What an adorable little game. Figment 2: Creed Valley is a whimsical musical adventure puzzle game by Bedtime Digital Games that explores the inner world of a father’s mind as he struggles to find balance between ambition and happiness. You play as Dusty, who represents courage, and is eager to use his wooden sword to whack his way out of every problem. He is assisted by a bird named Piper, the voice of hope and optimism.
It’s a linear game that features puzzles and rhythmic boss battles. The puzzles are diverse and well-designed, though relatively simple; combat can get hectic at times, but it’s not particularly difficult to overcome. I really like the art style and it reminds me of the beautiful illustrations that I would see in children’s books from the Soviet Union when I’d visit the Hyderabad Book Fair at Public Gardens as a little kid, or some of Vlad Garismov’s wonderful works. However, what I found most endearing were the egg-shaped characters that represent opinions. The Song of Discarded Opinions is stuck in my head.

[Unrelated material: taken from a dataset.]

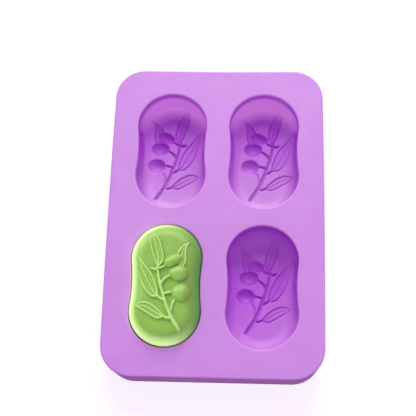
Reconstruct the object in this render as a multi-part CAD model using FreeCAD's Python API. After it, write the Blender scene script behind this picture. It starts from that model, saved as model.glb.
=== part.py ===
"""Silicone soap mould: four olive-branch cavities in one slab, and one cast bar lying in it.

Millimetres. The origin is under the middle of the slab, on the face it rests on. X runs across
the slab, Y along it and +Z up. The two pieces are the mould and the bar, which lies face up
in the cavity on the -X, -Y side and lifts straight out.
"""
import FreeCAD, Part
import math
import os

from FreeCAD import Vector

# Slab: solid, flat underneath, with sides that draw in a little towards the foot.
WIDTH = 148.0
LENGTH = 222.0
HEIGHT = 28.0
CORNER_R = 21.0
FOOT_INSET = 1.0
EDGE_ROUND = 1.0

# Cavity outline: two round lobes joined by a drawn-in waist.
CAVITY_X = 32.5
CAVITY_Y = 49.0
LOBE_R = 24.3
LOBE_Y = 18.2
WAIST = 23.1
DEPTH = 21.0
FLOOR_FILLET = 11.0
RIM_ROUND = 1.2

# Relief on the face of a bar, and so sunk in the floor of each cavity.
BLADE_RISE = 0.8
RIB_RISE = 1.4
OLIVE_RISE = 3.8
ROOT = 4.0

# The bar is a casting that has dried. It can't reach the floor of the cavity back down,
# so it rests where the floor's fillet starts.
SHRINK = 0.975
BAR_BACK_Z = 16.0
BAR_SHIFT_Y = 0.35

# An edge whose height varies less than this counts as flat.
FLAT = 1e-3

# The branch, seen on the bar's face with the cut end of the stem towards -Y.
STEM = [(10.8, -30.1), (8.2, -25.9), (5.4, -21.6), (3.2, -16.9), (1.6, -12.9), (0.2, -8.9),
        (-1.4, -4.3), (-2.9, 0.7), (-4.2, 6.5), (-5.4, 12.1)]
TWIGS = [
    [(5.0, -20.7), (4.9, -16.9), (5.2, -13.1), (6.0, -9.5)],
    [(-5.2, 11.7), (-3.2, 12.2), (-0.8, 13.5)],
    [(-2.9, -0.7), (-2.1, 2.0), (-0.2, 4.6), (2.8, 6.7)],
    [(-0.6, -6.0), (2.3, -4.9), (5.2, -4.3)],
    [(-5.4, 11.5), (-7.2, 10.9), (-9.0, 11.6)],
    [(0.4, -10.1), (-1.6, -9.5), (-4.4, -7.5)],
    [(5.2, -21.7), (2.6, -22.1), (0.0, -21.1)],
]
# Centre, half length, half width and turn of each olive.
OLIVES = [
    ((5.2, 17.3), 6.8, 3.9, 22.0),
    ((9.3, 8.6), 6.6, 5.3, -4.0),
    ((11.4, -4.9), 6.4, 5.6, 0.0),
]
# Base, left edge, tip and right edge of each leaf.
LEAVES = [
    ((-5.0, 12.9), [(-7.2, 18.1), (-9.2, 23.9), (-10.5, 29.3), (-10.9, 33.9)], (-9.9, 37.3),
     [(-6.6, 34.7), (-4.2, 29.7), (-2.6, 23.9), (-1.9, 17.5)]),
    ((-4.4, -7.5), [(-8.8, -7.1), (-13.2, -2.5), (-16.4, 3.9), (-18.5, 11.7)], (-19.6, 20.5),
     [(-14.4, 13.9), (-9.8, 8.2), (-6.9, 2.7), (-5.1, -2.9)]),
    ((0.0, -21.1), [(-4.2, -22.2), (-8.6, -20.2), (-12.8, -17.7), (-16.4, -15.7)], (-18.9, -14.1),
     [(-16.6, -12.3), (-12.4, -11.8), (-7.6, -13.9), (-3.2, -17.5)]),
    ((10.6, 10.5), [(8.6, 17.7), (8.4, 21.9), (10.0, 25.5), (12.6, 28.2)], (16.0, 30.2),
     [(14.2, 27.5), (13.4, 24.1), (13.5, 20.3), (13.4, 16.5)]),
]


def moved(shape, x, y, z):
    """A copy of shape shifted by x, y and z."""
    copy = shape.copy()
    copy.translate(Vector(x, y, z))
    return copy


def arc(start, middle, end):
    """Circular arc through three plan points."""
    return Part.Arc(*[Vector(x, y, 0) for x, y in (start, middle, end)]).toShape()


def peanut(grow):
    """Cavity outline, offset outwards by grow."""
    waist_r = (LOBE_Y**2 + WAIST**2 - LOBE_R**2) / (2 * (LOBE_R - WAIST))
    between = LOBE_R + waist_r
    radius = LOBE_R + grow
    join_x = radius * (WAIST + waist_r) / between
    join_y = LOBE_Y * (1 - radius / between)
    half_length = LOBE_Y + radius
    half_waist = WAIST + grow
    return Part.Wire([
        arc((join_x, join_y), (0, half_length), (-join_x, join_y)),
        arc((-join_x, join_y), (-half_waist, 0), (-join_x, -join_y)),
        arc((-join_x, -join_y), (0, -half_length), (join_x, -join_y)),
        arc((join_x, -join_y), (half_waist, 0), (join_x, join_y)),
    ])


def rounded_rectangle(inset, z):
    """Slab outline at height z, offset inwards by inset."""
    half_x = WIDTH / 2 - inset
    half_y = LENGTH / 2 - inset
    radius = CORNER_R - inset
    edges = []
    last = Vector(half_x, radius - half_y, z)
    for sign_x, sign_y, start_deg in ((1, 1, 0), (-1, 1, 90), (-1, -1, 180), (1, -1, 270)):
        centre = Vector(sign_x * (half_x - radius), sign_y * (half_y - radius), z)
        start, middle, end = [
            centre + Vector(radius * math.cos(turn), radius * math.sin(turn), 0)
            for turn in (math.radians(start_deg + step) for step in (0, 45, 90))
        ]
        edges.append(Part.LineSegment(last, start).toShape())
        edges.append(Part.Arc(start, middle, end).toShape())
        last = end
    return Part.Wire(edges)


def edges_at(shape, z):
    """Edges of shape that lie flat at height z."""
    return [e for e in shape.Edges if max(abs(e.BoundBox.ZMin - z), abs(e.BoundBox.ZMax - z)) < FLAT]


def casting_body(grow=0.0):
    """Casting without its relief, back at z = 0 and face at DEPTH, grown outwards by grow."""
    face_z = DEPTH + grow
    body = Part.Face(peanut(grow)).extrude(Vector(0, 0, face_z))
    return body.makeFillet(FLOOR_FILLET + grow, edges_at(body, face_z))


def curve(points):
    """Smooth edge through plan points at the root of the relief."""
    spline = Part.BSplineCurve()
    spline.interpolate([Vector(x, y, DEPTH - ROOT) for x, y in points])
    return spline.toShape()


def prism(edges):
    """Upright solid over a closed loop of edges."""
    return Part.Face(Part.Wire(edges)).extrude(Vector(0, 0, ROOT + 2 * RIB_RISE))


def ribbon(points, first_width, last_width):
    """Upright strip along points, narrowing evenly from one end to the other."""
    sides = ([], [])
    last = len(points) - 1
    for i, (x, y) in enumerate(points):
        back = points[max(i - 1, 0)]
        ahead = points[min(i + 1, last)]
        along = Vector(ahead[0] - back[0], ahead[1] - back[1], 0).normalize()
        half = (first_width + (last_width - first_width) * i / last) / 2
        sides[0].append((x - along.y * half, y + along.x * half))
        sides[1].append((x + along.y * half, y - along.x * half))
    left = curve(sides[0])
    right = curve(sides[1])
    ends = [
        Part.LineSegment(a.Vertexes[i].Point, b.Vertexes[i].Point).toShape()
        for a, b, i in ((left, right, 0), (left, right, 1))
    ]
    return prism(Part.__sortEdges__([left, right] + ends))


def blade(base, left, tip, right):
    """Leaf blade between its two edges."""
    return prism([curve([base] + left + [tip]), curve([tip] + right + [base])])


def midrib(base, left, tip, right):
    """Rib up the middle of a leaf, half way between its edges."""
    middle = [((a[0] + b[0]) / 2, (a[1] + b[1]) / 2) for a, b in zip(left, reversed(right))]
    return ribbon([base] + middle + [tip], 1.1, 0.6)


def olive(centre, half_length, half_width, turn_deg):
    """Ellipsoid sunk so that it stands OLIVE_RISE proud with the given plan size."""
    radius = (half_width**2 + OLIVE_RISE**2) / (2 * OLIVE_RISE)
    half_axis = half_length * radius / half_width
    profile = Part.Ellipse(Vector(0, 0, 0), half_axis, radius)
    top = Part.ArcOfEllipse(profile, 0, math.pi).toShape()
    base = Part.LineSegment(Vector(-half_axis, 0, 0), Vector(half_axis, 0, 0)).toShape()
    solid = Part.Face(Part.Wire([top, base])).revolve(Vector(0, 0, 0), Vector(1, 0, 0), 360)
    solid.rotate(Vector(0, 0, 0), Vector(0, 0, 1), turn_deg)
    return moved(solid, centre[0], centre[1], DEPTH + OLIVE_RISE - radius)


def relief():
    """Olive branch on the face of a casting, with its roots inside the body."""
    blades = [blade(*leaf).common(casting_body(BLADE_RISE)) for leaf in LEAVES]
    ribs = [ribbon(STEM, 2.8, 1.5)]
    ribs += [ribbon(points, 1.5, 1.3) for points in TWIGS]
    ribs += [midrib(*leaf) for leaf in LEAVES]
    ribs = [rib.common(casting_body(RIB_RISE)) for rib in ribs]
    olives = [olive(*values) for values in OLIVES]
    return blades[0].multiFuse(blades[1:] + ribs + olives)


def turned_over(shape):
    """A casting shape face down, as it lies in a cavity that opens at z = 0."""
    copy = shape.copy()
    copy.rotate(Vector(0, 0, 0), Vector(0, 1, 0), 180)
    return copy


def cavity_places():
    """Centre of each cavity on the slab."""
    return [(x, y) for x in (-CAVITY_X, CAVITY_X) for y in (-CAVITY_Y, CAVITY_Y)]


def is_rim(edge):
    """Whether an edge of the slab's top belongs to a cavity, not to the slab's own outline."""
    centre = edge.BoundBox.Center
    reach_y = CAVITY_Y + LOBE_Y + LOBE_R
    return abs(centre.x) < CAVITY_X + LOBE_R and abs(centre.y) < reach_y


def silicone_mould(branch):
    """One-piece mould."""
    slab = Part.makeLoft([rounded_rectangle(FOOT_INSET, 0), rounded_rectangle(0, HEIGHT)], True, True)
    slab = slab.makeFillet(EDGE_ROUND, edges_at(slab, HEIGHT))
    body = turned_over(casting_body())
    slab = slab.cut([moved(body, x, y, HEIGHT) for x, y in cavity_places()])
    slab = slab.makeFillet(RIM_ROUND, [e for e in edges_at(slab, HEIGHT) if is_rim(e)])
    print_of_branch = turned_over(branch)
    return slab.cut([moved(print_of_branch, x, y, HEIGHT) for x, y in cavity_places()])


def soap_bar(branch):
    """Dried bar lying face up in its cavity, pushed towards the +Y end."""
    bar = casting_body().fuse(branch)
    bar.scale(SHRINK)
    return moved(bar, -CAVITY_X, BAR_SHIFT_Y - CAVITY_Y, BAR_BACK_Z)


def main():
    os.makedirs("parts", exist_ok=True)
    branch = relief()
    pieces = {"silicone_mould": silicone_mould(branch), "soap_bar": soap_bar(branch)}
    for name, shape in pieces.items():
        solid = shape.Solids[0] if len(shape.Solids) == 1 else shape
        solid.exportStep(f"parts/{name}.step")
        box = solid.BoundBox
        print(f"{name}: {len(shape.Solids)} solid, valid {shape.isValid()}, {shape.Volume / 1000:.1f} cm3, "
              f"{box.XLength:.2f} x {box.YLength:.2f} x {box.ZLength:.2f} mm, z {box.ZMin:.2f} to {box.ZMax:.2f}")


main()
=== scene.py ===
"""Looks of the silicone soap mould: the slab with its four printed cavities, and the green bar.

Lengths are in millimetres while a surface is worked out, and in metres once it is a mesh.
"""
import math

import bmesh
import bpy
import numpy as np
from mathutils import Matrix, Vector
from mathutils.geometry import delaunay_2d_cdt


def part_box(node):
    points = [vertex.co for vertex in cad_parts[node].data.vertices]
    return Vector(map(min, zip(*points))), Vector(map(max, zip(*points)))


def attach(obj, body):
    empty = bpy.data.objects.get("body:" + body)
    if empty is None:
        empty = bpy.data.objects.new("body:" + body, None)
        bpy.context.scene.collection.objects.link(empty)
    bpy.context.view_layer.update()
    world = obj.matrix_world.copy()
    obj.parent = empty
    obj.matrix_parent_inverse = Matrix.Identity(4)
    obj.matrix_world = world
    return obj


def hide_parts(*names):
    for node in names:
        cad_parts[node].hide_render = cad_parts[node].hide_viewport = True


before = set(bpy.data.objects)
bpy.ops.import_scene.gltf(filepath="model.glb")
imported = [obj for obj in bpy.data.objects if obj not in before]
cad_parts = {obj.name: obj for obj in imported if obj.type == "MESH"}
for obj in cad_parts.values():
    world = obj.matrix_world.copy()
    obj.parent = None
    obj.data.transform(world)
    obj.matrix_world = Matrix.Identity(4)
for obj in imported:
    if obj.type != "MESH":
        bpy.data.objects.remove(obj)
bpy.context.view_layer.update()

MM = 0.001

# Slab, from the frame.
mould_low, mould_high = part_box("silicone_mould")
WIDTH, LENGTH, HEIGHT = [(b - a) / MM for a, b in zip(mould_low, mould_high)]
CORNER_R = 21.0
FOOT_INSET = 1.0
EDGE_ROUND = 1.0

# Width of the flat strip of deck beside each rounded edge.
DECK_MARGIN = 0.6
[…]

I also liked the concept of perspective switches that toggle between open-mindedness and closed-mindedness and how that changes opinions while also opening and closing pathways. It’s a nice reminder that perspective is a thing that affects an opinion, something we should consider before making a judgement.
I would have liked to see more variety in combat and enemies. I also stumbled upon a couple of bugs that forced me to restart a level. Nevertheless, I really enjoyed the game and I would recommend it to anybody who is open to trying a simple but beautiful game. I don’t think it is necessary to have played the prequel to be able to appreciate this game, but I feel really compelled to check it out.
Before I talk about the story and my takeaway, be warned that there may be some spoilers ahead. The story explores work-life balance, and the conflict between ambition and happiness. Cutscenes and memories that you unlock shed light on the ambition side of things, and your interactions with the Jester make a case for things that are fun, that you may associate with happiness. The game ends with the father reconnecting to his fun side, and finding his balance by making an important life decision. The ukulele that he carries home at the end is not for his daughter, but for himself.
The more time we spend online, the more we get exposed to people who appear to be more successful than us, and we tend to get carried away by ambition. Some times, we focus so much on winning the next race that we don’t stop to appreciate and experience what we have already achieved. It need not be about one or the other, but perhaps about finding our balance, your balance, my balance; whatever that means to each one of us at this point in our lives.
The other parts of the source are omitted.